INSTRUCTIONS FOR THE TASK: Among the lines of data below, reproduce only those from the one with "headstock();" through the one with "obj.parent = empty", exactly as they stand, both ends included.

GIVEN MATERIAL:

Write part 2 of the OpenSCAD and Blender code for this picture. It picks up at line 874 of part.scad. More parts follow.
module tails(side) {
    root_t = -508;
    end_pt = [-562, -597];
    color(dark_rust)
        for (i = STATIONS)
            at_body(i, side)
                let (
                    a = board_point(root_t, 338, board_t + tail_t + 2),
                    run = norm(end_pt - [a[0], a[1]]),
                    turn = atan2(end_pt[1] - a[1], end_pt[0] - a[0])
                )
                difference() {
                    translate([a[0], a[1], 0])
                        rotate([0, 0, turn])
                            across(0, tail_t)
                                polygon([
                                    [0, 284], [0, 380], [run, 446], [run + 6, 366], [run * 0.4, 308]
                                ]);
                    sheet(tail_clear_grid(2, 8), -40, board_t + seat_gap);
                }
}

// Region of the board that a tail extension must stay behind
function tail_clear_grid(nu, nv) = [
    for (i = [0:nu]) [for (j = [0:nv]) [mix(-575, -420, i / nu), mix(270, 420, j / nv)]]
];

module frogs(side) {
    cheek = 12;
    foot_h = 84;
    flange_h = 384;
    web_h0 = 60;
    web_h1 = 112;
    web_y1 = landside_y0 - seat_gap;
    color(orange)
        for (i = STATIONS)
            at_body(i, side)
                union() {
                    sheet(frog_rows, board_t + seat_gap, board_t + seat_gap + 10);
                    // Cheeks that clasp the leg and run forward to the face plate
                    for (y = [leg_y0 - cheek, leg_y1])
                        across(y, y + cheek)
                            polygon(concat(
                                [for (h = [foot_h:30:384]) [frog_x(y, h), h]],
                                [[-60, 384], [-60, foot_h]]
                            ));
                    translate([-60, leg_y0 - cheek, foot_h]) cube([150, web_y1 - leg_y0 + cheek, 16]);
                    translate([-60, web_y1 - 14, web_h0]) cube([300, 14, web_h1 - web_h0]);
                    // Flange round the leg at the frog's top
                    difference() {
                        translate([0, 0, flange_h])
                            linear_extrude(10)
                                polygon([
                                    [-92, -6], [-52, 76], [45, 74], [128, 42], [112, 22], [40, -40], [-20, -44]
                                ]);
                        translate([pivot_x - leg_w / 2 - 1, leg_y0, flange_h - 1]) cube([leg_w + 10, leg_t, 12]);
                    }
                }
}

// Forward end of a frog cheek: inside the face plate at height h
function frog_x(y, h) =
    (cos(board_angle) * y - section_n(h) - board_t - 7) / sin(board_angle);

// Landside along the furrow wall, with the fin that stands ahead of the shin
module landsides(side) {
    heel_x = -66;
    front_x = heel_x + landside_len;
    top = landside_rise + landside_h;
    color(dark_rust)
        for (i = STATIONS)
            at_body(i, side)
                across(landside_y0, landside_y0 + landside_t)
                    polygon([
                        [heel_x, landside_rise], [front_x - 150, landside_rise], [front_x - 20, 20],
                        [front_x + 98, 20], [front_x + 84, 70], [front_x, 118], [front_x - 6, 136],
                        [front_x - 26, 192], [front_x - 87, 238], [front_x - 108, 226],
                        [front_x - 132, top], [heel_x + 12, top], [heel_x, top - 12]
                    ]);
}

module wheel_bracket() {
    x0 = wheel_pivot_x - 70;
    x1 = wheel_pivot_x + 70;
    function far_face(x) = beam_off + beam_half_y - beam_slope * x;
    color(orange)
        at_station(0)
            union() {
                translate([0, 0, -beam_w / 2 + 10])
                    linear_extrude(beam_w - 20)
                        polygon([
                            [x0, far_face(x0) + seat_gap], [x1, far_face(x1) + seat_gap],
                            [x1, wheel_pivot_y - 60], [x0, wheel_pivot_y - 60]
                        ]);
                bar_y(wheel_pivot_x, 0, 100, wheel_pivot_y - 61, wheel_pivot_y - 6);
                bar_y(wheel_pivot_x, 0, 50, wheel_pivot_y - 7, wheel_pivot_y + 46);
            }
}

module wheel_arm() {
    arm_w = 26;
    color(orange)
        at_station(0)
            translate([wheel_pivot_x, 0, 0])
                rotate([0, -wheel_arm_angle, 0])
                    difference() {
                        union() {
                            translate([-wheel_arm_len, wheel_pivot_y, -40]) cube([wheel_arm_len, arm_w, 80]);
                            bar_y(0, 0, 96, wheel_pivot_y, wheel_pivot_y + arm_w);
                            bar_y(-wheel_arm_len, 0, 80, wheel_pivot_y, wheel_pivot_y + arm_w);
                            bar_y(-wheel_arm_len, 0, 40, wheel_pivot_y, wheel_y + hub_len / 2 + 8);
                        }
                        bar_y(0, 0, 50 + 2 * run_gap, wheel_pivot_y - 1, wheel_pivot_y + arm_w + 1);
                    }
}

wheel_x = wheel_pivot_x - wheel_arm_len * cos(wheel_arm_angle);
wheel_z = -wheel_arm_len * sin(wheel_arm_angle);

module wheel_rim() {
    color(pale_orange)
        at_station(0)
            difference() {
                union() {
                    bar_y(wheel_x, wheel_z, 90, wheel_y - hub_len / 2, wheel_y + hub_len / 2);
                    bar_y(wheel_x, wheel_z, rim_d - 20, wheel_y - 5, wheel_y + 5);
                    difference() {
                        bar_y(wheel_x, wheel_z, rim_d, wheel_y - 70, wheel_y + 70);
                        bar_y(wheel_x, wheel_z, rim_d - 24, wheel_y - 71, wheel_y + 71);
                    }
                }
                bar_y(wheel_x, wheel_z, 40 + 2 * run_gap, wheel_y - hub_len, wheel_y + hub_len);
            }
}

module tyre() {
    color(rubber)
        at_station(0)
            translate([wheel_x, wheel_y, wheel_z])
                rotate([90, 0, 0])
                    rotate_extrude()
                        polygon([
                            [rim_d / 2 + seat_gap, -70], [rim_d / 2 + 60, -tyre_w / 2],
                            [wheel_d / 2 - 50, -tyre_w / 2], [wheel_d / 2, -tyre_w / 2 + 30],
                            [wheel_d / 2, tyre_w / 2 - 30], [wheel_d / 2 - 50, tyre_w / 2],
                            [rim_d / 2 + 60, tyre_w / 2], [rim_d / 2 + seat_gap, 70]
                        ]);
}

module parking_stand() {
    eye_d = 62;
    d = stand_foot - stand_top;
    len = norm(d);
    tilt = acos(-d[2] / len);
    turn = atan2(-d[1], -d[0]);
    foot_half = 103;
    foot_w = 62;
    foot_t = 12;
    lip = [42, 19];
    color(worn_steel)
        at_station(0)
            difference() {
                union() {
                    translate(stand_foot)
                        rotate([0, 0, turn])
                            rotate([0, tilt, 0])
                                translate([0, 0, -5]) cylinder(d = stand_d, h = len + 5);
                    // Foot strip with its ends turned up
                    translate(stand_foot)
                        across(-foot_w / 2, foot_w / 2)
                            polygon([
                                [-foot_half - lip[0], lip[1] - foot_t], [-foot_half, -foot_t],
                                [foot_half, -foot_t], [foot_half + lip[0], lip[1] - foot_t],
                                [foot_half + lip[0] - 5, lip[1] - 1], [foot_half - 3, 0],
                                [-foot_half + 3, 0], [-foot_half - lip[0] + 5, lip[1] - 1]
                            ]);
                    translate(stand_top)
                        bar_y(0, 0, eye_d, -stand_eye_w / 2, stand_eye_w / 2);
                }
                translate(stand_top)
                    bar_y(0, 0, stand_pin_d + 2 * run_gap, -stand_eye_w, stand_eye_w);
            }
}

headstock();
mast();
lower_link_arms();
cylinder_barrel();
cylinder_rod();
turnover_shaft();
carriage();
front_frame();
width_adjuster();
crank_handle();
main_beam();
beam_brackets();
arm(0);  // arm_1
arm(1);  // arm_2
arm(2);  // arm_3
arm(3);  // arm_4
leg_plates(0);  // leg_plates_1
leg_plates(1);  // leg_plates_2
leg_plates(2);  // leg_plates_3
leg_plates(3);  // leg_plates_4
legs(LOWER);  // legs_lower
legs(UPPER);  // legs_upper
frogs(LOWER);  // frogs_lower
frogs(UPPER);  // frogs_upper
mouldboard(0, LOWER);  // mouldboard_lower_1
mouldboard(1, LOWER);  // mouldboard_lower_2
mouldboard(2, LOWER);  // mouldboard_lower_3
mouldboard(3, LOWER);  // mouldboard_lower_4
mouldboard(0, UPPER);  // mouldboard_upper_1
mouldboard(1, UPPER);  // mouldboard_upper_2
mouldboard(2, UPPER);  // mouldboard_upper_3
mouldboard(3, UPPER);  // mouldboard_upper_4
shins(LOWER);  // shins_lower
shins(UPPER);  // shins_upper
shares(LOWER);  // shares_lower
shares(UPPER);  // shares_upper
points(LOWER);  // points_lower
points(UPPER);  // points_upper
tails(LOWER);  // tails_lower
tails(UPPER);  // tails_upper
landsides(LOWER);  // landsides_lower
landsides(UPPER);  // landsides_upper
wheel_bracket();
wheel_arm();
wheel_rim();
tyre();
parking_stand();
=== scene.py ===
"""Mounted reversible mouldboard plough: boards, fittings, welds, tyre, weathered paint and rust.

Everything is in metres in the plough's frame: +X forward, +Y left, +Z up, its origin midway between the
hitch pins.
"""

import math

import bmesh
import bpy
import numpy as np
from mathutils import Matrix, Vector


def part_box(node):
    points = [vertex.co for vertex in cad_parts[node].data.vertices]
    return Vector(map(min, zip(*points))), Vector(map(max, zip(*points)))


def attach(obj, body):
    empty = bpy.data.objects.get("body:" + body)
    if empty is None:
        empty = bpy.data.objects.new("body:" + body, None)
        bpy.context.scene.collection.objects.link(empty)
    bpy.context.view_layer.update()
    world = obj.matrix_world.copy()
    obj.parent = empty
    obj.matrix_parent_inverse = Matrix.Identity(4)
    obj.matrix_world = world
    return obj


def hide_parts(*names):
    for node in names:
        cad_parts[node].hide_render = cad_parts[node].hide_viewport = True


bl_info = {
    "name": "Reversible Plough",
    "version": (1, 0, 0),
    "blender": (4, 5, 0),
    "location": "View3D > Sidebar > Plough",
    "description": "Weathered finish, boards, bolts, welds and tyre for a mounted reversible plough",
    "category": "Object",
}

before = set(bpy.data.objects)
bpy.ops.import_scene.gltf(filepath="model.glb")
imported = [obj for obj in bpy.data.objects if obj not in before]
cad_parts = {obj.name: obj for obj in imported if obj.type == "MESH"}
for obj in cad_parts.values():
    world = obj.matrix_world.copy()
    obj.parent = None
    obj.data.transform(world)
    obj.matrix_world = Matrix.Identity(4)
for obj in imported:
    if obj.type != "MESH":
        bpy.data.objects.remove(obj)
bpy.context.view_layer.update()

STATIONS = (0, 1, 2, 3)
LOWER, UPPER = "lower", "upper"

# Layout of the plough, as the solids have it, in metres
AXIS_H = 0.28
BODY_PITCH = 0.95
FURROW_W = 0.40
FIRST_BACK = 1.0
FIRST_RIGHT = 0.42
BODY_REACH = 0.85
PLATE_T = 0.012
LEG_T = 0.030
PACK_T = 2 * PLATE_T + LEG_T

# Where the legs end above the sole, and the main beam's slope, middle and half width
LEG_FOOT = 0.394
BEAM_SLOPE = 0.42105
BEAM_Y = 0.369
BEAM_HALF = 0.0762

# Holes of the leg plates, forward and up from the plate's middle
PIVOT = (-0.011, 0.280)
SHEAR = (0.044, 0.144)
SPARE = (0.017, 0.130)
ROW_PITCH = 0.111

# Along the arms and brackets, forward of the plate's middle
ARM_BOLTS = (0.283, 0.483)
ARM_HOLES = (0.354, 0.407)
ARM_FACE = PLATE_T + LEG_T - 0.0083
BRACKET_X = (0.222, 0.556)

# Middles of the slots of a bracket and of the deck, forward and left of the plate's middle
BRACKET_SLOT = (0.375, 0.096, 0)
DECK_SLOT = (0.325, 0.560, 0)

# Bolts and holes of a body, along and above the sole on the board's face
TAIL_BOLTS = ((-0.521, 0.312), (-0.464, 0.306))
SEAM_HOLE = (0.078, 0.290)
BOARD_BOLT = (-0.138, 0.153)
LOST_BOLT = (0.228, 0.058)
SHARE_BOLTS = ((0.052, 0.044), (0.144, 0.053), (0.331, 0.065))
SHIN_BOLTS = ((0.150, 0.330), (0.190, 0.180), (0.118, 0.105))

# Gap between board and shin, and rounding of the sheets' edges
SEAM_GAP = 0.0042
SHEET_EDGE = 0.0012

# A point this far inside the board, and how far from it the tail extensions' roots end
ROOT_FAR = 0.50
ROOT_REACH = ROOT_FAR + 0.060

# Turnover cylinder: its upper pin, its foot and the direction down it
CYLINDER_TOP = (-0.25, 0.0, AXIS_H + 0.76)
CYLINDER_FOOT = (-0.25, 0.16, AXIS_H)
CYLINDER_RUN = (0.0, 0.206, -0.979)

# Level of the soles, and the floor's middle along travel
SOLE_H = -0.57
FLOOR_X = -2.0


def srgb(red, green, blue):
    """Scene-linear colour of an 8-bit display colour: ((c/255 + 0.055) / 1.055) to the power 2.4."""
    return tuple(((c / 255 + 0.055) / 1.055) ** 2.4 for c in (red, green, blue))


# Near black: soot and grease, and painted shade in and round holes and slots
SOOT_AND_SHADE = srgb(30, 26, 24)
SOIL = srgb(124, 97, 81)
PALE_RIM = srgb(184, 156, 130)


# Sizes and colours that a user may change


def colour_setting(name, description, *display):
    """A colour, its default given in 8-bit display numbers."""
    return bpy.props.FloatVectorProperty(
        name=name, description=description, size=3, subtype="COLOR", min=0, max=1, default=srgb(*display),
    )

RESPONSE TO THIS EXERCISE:
headstock();
mast();
lower_link_arms();
cylinder_barrel();
cylinder_rod();
turnover_shaft();
carriage();
front_frame();
width_adjuster();
crank_handle();
main_beam();
beam_brackets();
arm(0);  // arm_1
arm(1);  // arm_2
arm(2);  // arm_3
arm(3);  // arm_4
leg_plates(0);  // leg_plates_1
leg_plates(1);  // leg_plates_2
leg_plates(2);  // leg_plates_3
leg_plates(3);  // leg_plates_4
legs(LOWER);  // legs_lower
legs(UPPER);  // legs_upper
frogs(LOWER);  // frogs_lower
frogs(UPPER);  // frogs_upper
mouldboard(0, LOWER);  // mouldboard_lower_1
mouldboard(1, LOWER);  // mouldboard_lower_2
mouldboard(2, LOWER);  // mouldboard_lower_3
mouldboard(3, LOWER);  // mouldboard_lower_4
mouldboard(0, UPPER);  // mouldboard_upper_1
mouldboard(1, UPPER);  // mouldboard_upper_2
mouldboard(2, UPPER);  // mouldboard_upper_3
mouldboard(3, UPPER);  // mouldboard_upper_4
shins(LOWER);  // shins_lower
shins(UPPER);  // shins_upper
shares(LOWER);  // shares_lower
shares(UPPER);  // shares_upper
points(LOWER);  // points_lower
points(UPPER);  // points_upper
tails(LOWER);  // tails_lower
tails(UPPER);  // tails_upper
landsides(LOWER);  // landsides_lower
landsides(UPPER);  // landsides_upper
wheel_bracket();
wheel_arm();
wheel_rim();
tyre();
parking_stand();
=== scene.py ===
"""Mounted reversible mouldboard plough: boards, fittings, welds, tyre, weathered paint and rust.

Everything is in metres in the plough's frame: +X forward, +Y left, +Z up, its origin midway between the
hitch pins.
"""

import math

import bmesh
import bpy
import numpy as np
from mathutils import Matrix, Vector


def part_box(node):
    points = [vertex.co for vertex in cad_parts[node].data.vertices]
    return Vector(map(min, zip(*points))), Vector(map(max, zip(*points)))


def attach(obj, body):
    empty = bpy.data.objects.get("body:" + body)
    if empty is None:
        empty = bpy.data.objects.new("body:" + body, None)
        bpy.context.scene.collection.objects.link(empty)
    bpy.context.view_layer.update()
    world = obj.matrix_world.copy()
    obj.parent = empty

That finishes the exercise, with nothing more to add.